Thorngumbald is a village and civil parish in the East Riding of Yorkshire, England, in an area known as Holderness, 8 mi east of Hull on the A1033. The civil parish is formed by the village and the hamlets of Camerton and Ryehill. At the 2011 census, it had a population of 3,392, an increase on the 2001 UK census figure of 3,106.

==History==
Thorngumbald was once a Viking settlement – the official emblem of Thorngumbald is a Viking helmet with wings. The name was first recorded in the Domesday Book as "Torn", an Old English word meaning 'thorn bush'. The name was still in use in 1228, but by 1260 it had become "Thorne". In the lay subsidy rolls of Edward 1, 1297, it is given as Thorengumbald. A Baron Gumbaud had settled in the area, adding his name to the original and giving the village its present name. The Gumbaud name was associated with the local Lord of the manor in the 13th century. By the 17th century the village had had different spellings, including Thorgumbaud, Thorngumbold, Thorneygumbald and Gumberthorn. The current name has been in use since then. The Gumbaud family still live in the village.

==Community==
The parish church of St Mary is a Grade II listed building. The village also had a Methodist church, built 1904. However the stones of the church were relaid in 1984.

The village shopping centre has five shops: a small Boots chemist, a newsagents, a deli / sandwich shop, and a fish and chip shop. A newly refurbished mini supermarket was opened in 2021. Elsewhere in the village there are three hairdressing salons, a Chinese takeaway, the Royal Mail public house (demolished early 2017), The New Royal Mail Public house, a restaurant, a Royal Mail post office.

Thorngumbald Primary School hosts meetings for local organisations, such as the Brownies and St John Ambulance which provide weekly activities for children and teenagers.

The local parish offers courses, such as ICT, for people within the village at the local Village Hall on the main road (A1033).

Bowls is also played at the Village Hall along with table tennis. There are also line dancing classes at the Village Institute. The Village Hall and the Parish Councillors organise an annual Scarecrow Trail that takes place throughout the village every summer. People of all ages are involved, with the prize usually a trophy.

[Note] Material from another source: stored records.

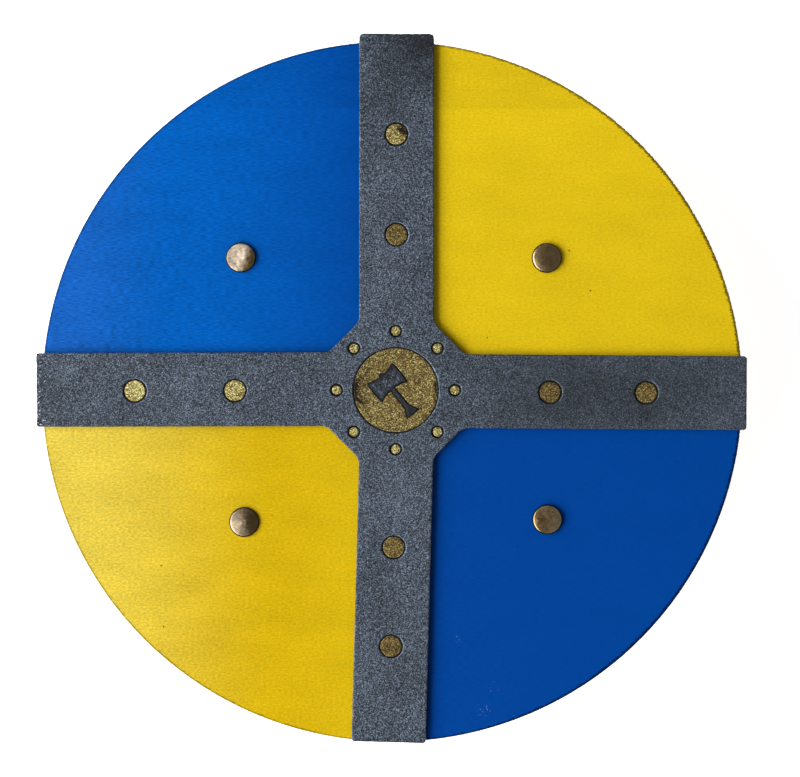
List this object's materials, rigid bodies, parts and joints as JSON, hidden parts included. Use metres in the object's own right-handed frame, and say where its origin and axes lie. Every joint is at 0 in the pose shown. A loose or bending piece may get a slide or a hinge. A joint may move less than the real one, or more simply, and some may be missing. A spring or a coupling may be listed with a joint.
{
  "type": "toy round shield",
  "caption": "Small round plywood play shield, painted in blue and yellow quarters under a dark foam cross with gold spots, with domed rivets and arm straps behind.",
  "frame": {"origin": "on the axis of the round board, at the level of the surface that the shield lies on, which is the flat undersides of the straps' crowns", "axes": "+Z towards the painted front, +Y towards the top of the shield, +X to the right as seen from the front"},
  "size_m": [0.3551, 0.3544, 0.0476],
  "materials": {
    "painted_plywood": "satin paint in blue and yellow quarters over thin plywood, bare on the back",
    "graphite_foam": "closed-cell foam sheet with a graphite metallic paint, and gold paint in its recesses",
    "antique_brass": "antiqued brass plating, lightly dented",
    "strap_leather": "brown strap leather with darker cut edges"
  },
  "bodies": {
    "root": {"board": "painted_plywood", "cross": "graphite_foam", "rivet_cap_top_left": "antique_brass", "rivet_cap_top_right": "antique_brass", "rivet_cap_bottom_left": "antique_brass", "rivet_cap_bottom_right": "antique_brass", "rivet_post_top_left": "antique_brass", "rivet_post_top_right": "antique_brass", "rivet_post_bottom_left": "antique_brass", "rivet_post_bottom_right": "antique_brass", "strap_left": "strap_leather", "strap_right": "strap_leather"}
  },
  "joints": []
}
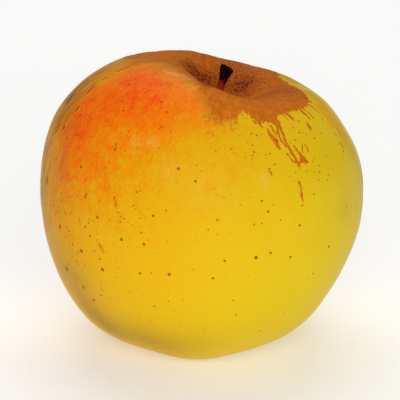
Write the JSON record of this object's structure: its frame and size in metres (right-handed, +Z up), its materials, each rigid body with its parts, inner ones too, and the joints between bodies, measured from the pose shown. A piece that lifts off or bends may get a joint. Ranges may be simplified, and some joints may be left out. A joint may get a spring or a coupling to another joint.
{
  "type": "apple",
  "caption": "Whole ripe apple standing upright, round with a leaning crown, its stalk in the cavity and the withered calyx in the basin below.",
  "frame": {"origin": "middle of the underside of the apple's box, on the surface it stands on", "axes": "+Z up along the fruit's height; +X towards the side that the crown and the stalk lean to; -Y towards the viewer of the picture"},
  "size_m": [0.0818, 0.0806, 0.0749],
  "materials": {
    "apple_skin": "waxy satin skin, golden yellow with a warm blush, russet and small dots",
    "stalk_wood": "dry dark red-brown stalk with a near-black top",
    "dry_calyx": "withered brown sepals, matt and papery"
  },
  "bodies": {
    "root": {"fruit": "apple_skin", "stalk": "stalk_wood", "dried_calyx": "dry_calyx"}
  },
  "joints": []
}
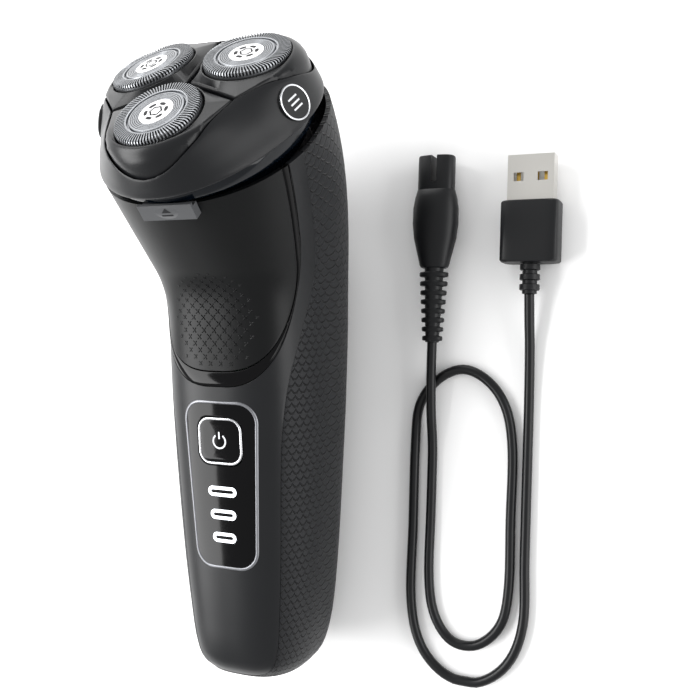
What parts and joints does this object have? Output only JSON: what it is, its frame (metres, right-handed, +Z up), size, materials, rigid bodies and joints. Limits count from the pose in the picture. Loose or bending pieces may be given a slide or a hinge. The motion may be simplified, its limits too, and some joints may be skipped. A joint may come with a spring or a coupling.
{
  "type": "electric shaver",
  "caption": "Rotary electric shaver lying on its back, three sprung guards on a hinged head, key and light bars on the handle, charging lead laid beside it.",
  "frame": {"origin": "centre of the shaver's outline on the surface it lies on, without the lead", "axes": "+Z up from the surface, +Y along the shaver from its foot to its head, +X to the side where the lead lies"},
  "size_m": [0.1044, 0.164, 0.0797],
  "materials": {
    "satin_black": "moulded grip plastic, satin, with a fine scale texture on the sides",
    "graphite": "satin graphite plastic of the front and the head",
    "neck_black": "near black plastic with small raised crosses",
    "gloss_black": "polished black plastic",
    "bowl_black": "polished black plastic with a cold tint",
    "rim_grey": "grey metallic painted rim",
    "light_pipe": "milky light bars",
    "button_black": "polished black key",
    "ring_silver": "silver ring round the key",
    "badge": "small turned metal disc",
    "release_grey": "satin grey plastic key",
    "switch_black": "switch body",
    "board_green": "circuit board with solder mask",
    "cell_blue": "sleeved cell",
    "nickel": "nickel strip",
    "motor_steel": "drawn steel can",
    "winding": "enamelled copper winding",
    "white_nylon": "moulded gear plastic",
    "frame_grey": "inner frame plastic",
    "socket_black": "socket moulding",
    "pin_metal": "plated contact pins",
    "screw_steel": "zinc plated screws",
    "seal_rubber": "soft shaft seals",
    "spring_steel": "spring steel",
    "shaft_steel": "ground shaft steel",
    "guard_steel": "ground and polished guard",
    "cap_steel": "polished cap",
    "cutter_steel": "hardened cutter",
    "retainer_plastic": "retaining ring",
    "lead_black": "soft moulded plug plastic",
    "cord_black": "soft lead sheath",
    "usb_metal": "stamped plug shell",
    "usb_white": "plug tongue",
    "contact_gold": "gilded contacts"
  },
  "bodies": {
    "handle": {"rear_shell": "satin_black", "front_shell": "graphite", "neck_panel": "neck_black", "trim_band": "gloss_black", "control_panel": "gloss_black", "panel_rim": "rim_grey", "light_bars": "light_pipe", "tact_switch": "switch_black", "circuit_board": "board_green", "battery_cell": "cell_blue", "battery_tabs": "nickel", "motor_can": "motor_steel", "inner_frame": "frame_grey", "charging_socket": "socket_black", "socket_pins": "pin_metal", "chassis_screws": "screw_steel", "gear_cover": "frame_grey", "hair_chamber": "bowl_black", "shaft_seals": "seal_rubber", "release_spring": "spring_steel", "hinge_pin": "shaft_steel", "lead_plug": "lead_black", "plug_contacts": "contact_gold", "plug_relief": "lead_black", "lead_cord": "cord_black", "usb_overmould": "lead_black", "usb_shell": "usb_metal", "usb_tongue": "usb_white", "usb_contacts": "contact_gold", "usb_relief": "lead_black"},
    "rotor": {"motor_armature": "winding", "drive_pinion": "white_nylon"},
    "power_key": {"power_button": "button_black", "button_ring": "ring_silver"},
    "release_key": {"release_button": "release_grey"},
    "head": {"head_housing": "graphite", "side_badges": "badge"},
    "front_drive": {"front_gear": "white_nylon", "front_spindle": "shaft_steel"},
    "right_drive": {"right_gear": "white_nylon", "right_spindle": "shaft_steel"},
    "left_drive": {"left_gear": "white_nylon", "left_spindle": "shaft_steel"},
    "front_pod": {"front_carrier": "graphite", "front_guard": "guard_steel", "front_cap": "cap_steel", "front_retainer": "retainer_plastic"},
    "right_pod": {"right_carrier": "graphite", "right_guard": "guard_steel", "right_cap": "cap_steel", "right_retainer": "retainer_plastic"},
    "left_pod": {"left_carrier": "graphite", "left_guard": "guard_steel", "left_cap": "cap_steel", "left_retainer": "retainer_plastic"},
    "front_blades": {"front_cutter": "cutter_steel"},
    "right_blades": {"right_cutter": "cutter_steel"},
    "left_blades": {"left_cutter": "cutter_steel"}
  },
  "joints": [
    {"name": "motor_spin", "type": "hinge", "parent": "handle", "child": "rotor", "pos_m": [0, 0.05001, 0.04481], "axis": [0, 0.6833, 0.7302], "continuous": true},
    {"name": "front_drive_spin", "type": "hinge", "parent": "handle", "child": "front_drive", "pos_m": [0, 0.04133, 0.05705], "axis": [0, 0.6833, 0.7302], "continuous": true},
    {"name": "right_drive_spin", "type": "hinge", "parent": "handle", "child": "right_drive", "pos_m": [0.01273, 0.05743, 0.04198], "axis": [0, 0.6833, 0.7302], "continuous": true},
    {"name": "left_drive_spin", "type": "hinge", "parent": "handle", "child": "left_drive", "pos_m": [-0.01273, 0.05743, 0.04198], "axis": [0, 0.6833, 0.7302], "continuous": true},
    {"name": "head_open", "type": "hinge", "parent": "handle", "child": "head", "pos_m": [0, 0.07453, 0.03501], "axis": [-1, 0, 0], "range_deg": [0, 80]},
    {"name": "front_pod_tilt", "type": "hinge", "parent": "head", "child": "front_pod", "pos_m": [0, 0.04333, 0.07572], "axis": [-1, 0, 0], "range_deg": [0, 4], "stiffness_Nm_per_rad": 0.3, "springref_deg": -2.29},
    {"name": "right_pod_tilt", "type": "hinge", "parent": "head", "child": "right_pod", "pos_m": [0.02252, 0.0718, 0.04907], "axis": [0.5, -0.6323, 0.5917], "range_deg": [0, 4], "stiffness_Nm_per_rad": 0.3, "springref_deg": -2.29},
    {"name": "left_pod_tilt", "type": "hinge", "parent": "head", "child": "left_pod", "pos_m": [-0.02252, 0.0718, 0.04907], "axis": [0.5, 0.6323, -0.5917], "range_deg": [0, 4], "stiffness_Nm_per_rad": 0.3, "springref_deg": -2.29},
    {"name": "front_cutter_spin", "type": "hinge", "parent": "front_pod", "child": "front_blades", "pos_m": [0, 0.056, 0.07345], "axis": [0, 0.6046, 0.7965], "continuous": true},
    {"name": "right_cutter_spin", "type": "hinge", "parent": "right_pod", "child": "right_blades", "pos_m": [0.01316, 0.07264, 0.05788], "axis": [0.089, 0.7172, 0.6912], "continuous": true},
    {"name": "left_cutter_spin", "type": "hinge", "parent": "left_pod", "child": "left_blades", "pos_m": [-0.01316, 0.07264, 0.05788], "axis": [-0.089, 0.7172, 0.6912], "continuous": true},
    {"name": "power_press", "type": "slide", "parent": "handle", "child": "power_key", "axis": [0, 0.0976, -0.9952], "range_m": [0, 0.0006], "stiffness_N_per_m": 600, "springref_m": -0.0005},
    {"name": "release_press", "type": "slide", "parent": "handle", "child": "release_key", "axis": [0, 0.7302, -0.6833], "range_m": [0, 0.0005], "stiffness_N_per_m": 500, "springref_m": -0.0005, "deforming": ["release_spring"]}
  ],
  "couplings": [
    {"joint": "front_drive_spin", "follows": "motor_spin", "ratio": -0.81481},
    {"joint": "right_drive_spin", "follows": "motor_spin", "ratio": -0.81481},
    {"joint": "left_drive_spin", "follows": "motor_spin", "ratio": -0.81481},
    {"joint": "front_cutter_spin", "follows": "motor_spin", "ratio": -0.81481},
    {"joint": "right_cutter_spin", "follows": "motor_spin", "ratio": -0.81481},
    {"joint": "left_cutter_spin", "follows": "motor_spin", "ratio": -0.81481}
  ]
}
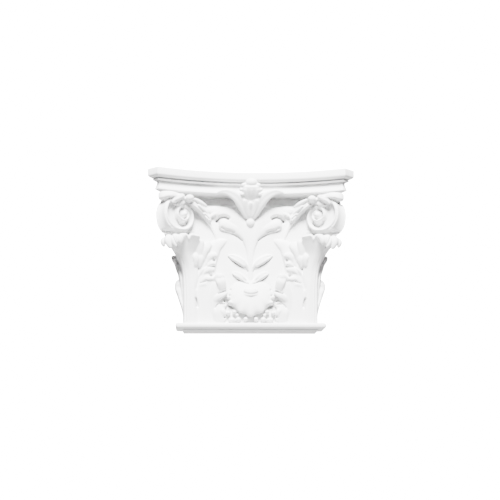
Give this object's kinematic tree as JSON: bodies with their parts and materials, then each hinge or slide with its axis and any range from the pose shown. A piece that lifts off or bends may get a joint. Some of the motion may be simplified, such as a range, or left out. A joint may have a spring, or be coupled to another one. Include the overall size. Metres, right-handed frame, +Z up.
{
  "type": "corinthian pilaster capital",
  "caption": "Flat-backed Corinthian pilaster capital with a concave abacus, diagonal volutes and acanthus leaves, cast in one piece to crown a shallow pilaster.",
  "frame": {"origin": "centre of the flat seat on the underside", "axes": "+Z up, +X to the right seen from the front, -Y out of the wall towards the viewer, +Y towards the wall"},
  "size_m": [0.31, 0.082, 0.24],
  "materials": {
    "casting": "matt white primed casting"
  },
  "bodies": {
    "root": {"capital": "casting"}
  },
  "joints": []
}
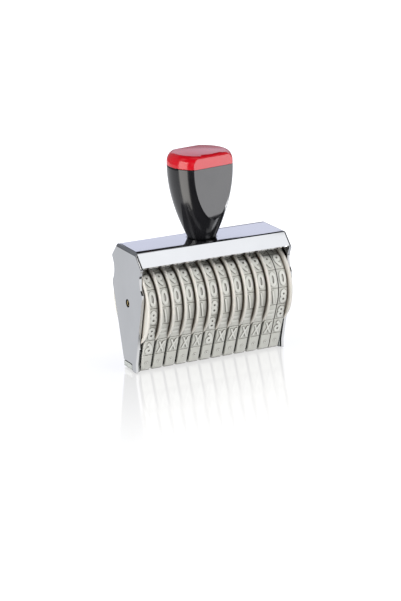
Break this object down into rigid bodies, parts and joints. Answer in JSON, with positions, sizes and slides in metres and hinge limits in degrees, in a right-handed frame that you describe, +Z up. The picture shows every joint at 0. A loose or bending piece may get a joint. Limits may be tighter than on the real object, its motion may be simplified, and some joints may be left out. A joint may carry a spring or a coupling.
{
  "type": "numbering stamp",
  "caption": "Hand numbering stamp: a chromed sheet frame with a turned grip, a row of thumbwheels on one axle, and endless character bands held flat at the printing face.",
  "frame": {"origin": "bottom centre of the bounding box, the middle of the printing face on which the stamp stands", "axes": "+Z up along the grip, +X along the row of bands towards the end whose wheel is turned round, -Y the front that faces the user"},
  "size_m": [0.095, 0.0484, 0.1227],
  "materials": {
    "frame_chrome": "polished",
    "bridge_plastic": "satin",
    "axle_brass": "turned",
    "wheel_plastic": "satin",
    "band_rubber": "smooth",
    "grip_black": "gloss",
    "cap_red": "gloss",
    "screw_steel": "zinc plated"
  },
  "bodies": {
    "stamp": {"frame": "frame_chrome", "bridge": "bridge_plastic", "axle": "axle_brass", "band_01": "band_rubber", "band_02": "band_rubber", "band_03": "band_rubber", "band_04": "band_rubber", "band_05": "band_rubber", "band_06": "band_rubber", "band_07": "band_rubber", "band_08": "band_rubber", "band_09": "band_rubber", "band_10": "band_rubber", "band_11": "band_rubber", "band_12": "band_rubber", "grip_body": "grip_black", "grip_cap": "cap_red", "grip_screw": "screw_steel", "grip_washer": "screw_steel"},
    "thumbwheel_01": {"wheel_01": "wheel_plastic"},
    "thumbwheel_02": {"wheel_02": "wheel_plastic"},
    "thumbwheel_03": {"wheel_03": "wheel_plastic"},
    "thumbwheel_04": {"wheel_04": "wheel_plastic"},
    "thumbwheel_05": {"wheel_05": "wheel_plastic"},
    "thumbwheel_06": {"wheel_06": "wheel_plastic"},
    "thumbwheel_07": {"wheel_07": "wheel_plastic"},
    "thumbwheel_08": {"wheel_08": "wheel_plastic"},
    "thumbwheel_09": {"wheel_09": "wheel_plastic"},
    "thumbwheel_10": {"wheel_10": "wheel_plastic"},
    "thumbwheel_11": {"wheel_11": "wheel_plastic"},
    "thumbwheel_12": {"wheel_12": "wheel_plastic"}
  },
  "joints": [
    {"name": "turn_01", "type": "hinge", "parent": "stamp", "child": "thumbwheel_01", "pos_m": [-0.042, 0, 0.0399], "axis": [1, 0, 0], "continuous": true},
    {"name": "turn_02", "type": "hinge", "parent": "stamp", "child": "thumbwheel_02", "pos_m": [-0.0344, 0, 0.0399], "axis": [1, 0, 0], "continuous": true},
    {"name": "turn_03", "type": "hinge", "parent": "stamp", "child": "thumbwheel_03", "pos_m": [-0.0268, 0, 0.0399], "axis": [1, 0, 0], "continuous": true},
    {"name": "turn_04", "type": "hinge", "parent": "stamp", "child": "thumbwheel_04", "pos_m": [-0.0192, 0, 0.0399], "axis": [1, 0, 0], "continuous": true},
    {"name": "turn_05", "type": "hinge", "parent": "stamp", "child": "thumbwheel_05", "pos_m": [-0.0116, 0, 0.0399], "axis": [1, 0, 0], "continuous": true},
    {"name": "turn_06", "type": "hinge", "parent": "stamp", "child": "thumbwheel_06", "pos_m": [-0.004, 0, 0.0399], "axis": [1, 0, 0], "continuous": true},
    {"name": "turn_07", "type": "hinge", "parent": "stamp", "child": "thumbwheel_07", "pos_m": [0.0037, 0, 0.0399], "axis": [1, 0, 0], "continuous": true},
    {"name": "turn_08", "type": "hinge", "parent": "stamp", "child": "thumbwheel_08", "pos_m": [0.0113, 0, 0.0399], "axis": [1, 0, 0], "continuous": true},
    {"name": "turn_09", "type": "hinge", "parent": "stamp", "child": "thumbwheel_09", "pos_m": [0.0189, 0, 0.0399], "axis": [1, 0, 0], "continuous": true},
    {"name": "turn_10", "type": "hinge", "parent": "stamp", "child": "thumbwheel_10", "pos_m": [0.0265, 0, 0.0399], "axis": [1, 0, 0], "continuous": true},
    {"name": "turn_11", "type": "hinge", "parent": "stamp", "child": "thumbwheel_11", "pos_m": [0.0341, 0, 0.0399], "axis": [1, 0, 0], "continuous": true},
    {"name": "turn_12", "type": "hinge", "parent": "stamp", "child": "thumbwheel_12", "pos_m": [0.042, 0, 0.0399], "axis": [1, 0, 0], "continuous": true}
  ]
}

The village is home to England rugby league international Jon Wilkin and former Hull City player Chris Chilton.

==Education==
Thorngumbald Primary School is a local Primary School catering for children aged between 4 and 11. The school is a September 2007 amalgamation of Thorngumbald Infant and Junior Schools, now on a newly built site on Plumtree Road, originally the site used by Thorngumbald Infant School.

South Holderness Technology College in the village of Preston is the nearest secondary school. It caters for students from ages 11 to 16, with a Sixth Form College for those from 16 to 18. Thorngumbald is within the school's catchment area and buses provided by the school transport students of all age groups to and from the village in the morning and afternoon.

In September 2013, the village briefly gained local attention due to bus pass prices to and from South Holderness School. BBC Look North (East Yorkshire and Lincolnshire) were present throughout the village interviewing students and their parents. The prices currently stand at £540 per bus pass for one academic year to travel to and from the school, provided you live three miles or less away from the school. Since this event, there have been a few minor protests including petitions and some of the students who have to pay for the school bus pass, getting on the public bus service as it is much cheaper.

There is a nursery on Grange Road.

==Transport==
The village was once served by a railway linking Withernsea and Hull at Ryehill and Burstwick station. It closed in 1964 following the Beeching cuts. Thorngumbald is now served by EYMS daily bus routes linking the village to Withernsea and Hull.

==Sport==

The village has its own football club which competes in the Hull & District Youth Football League And Cup, Thorngumbald Barrons who play their home matches on the playing fields on Plumtree Road.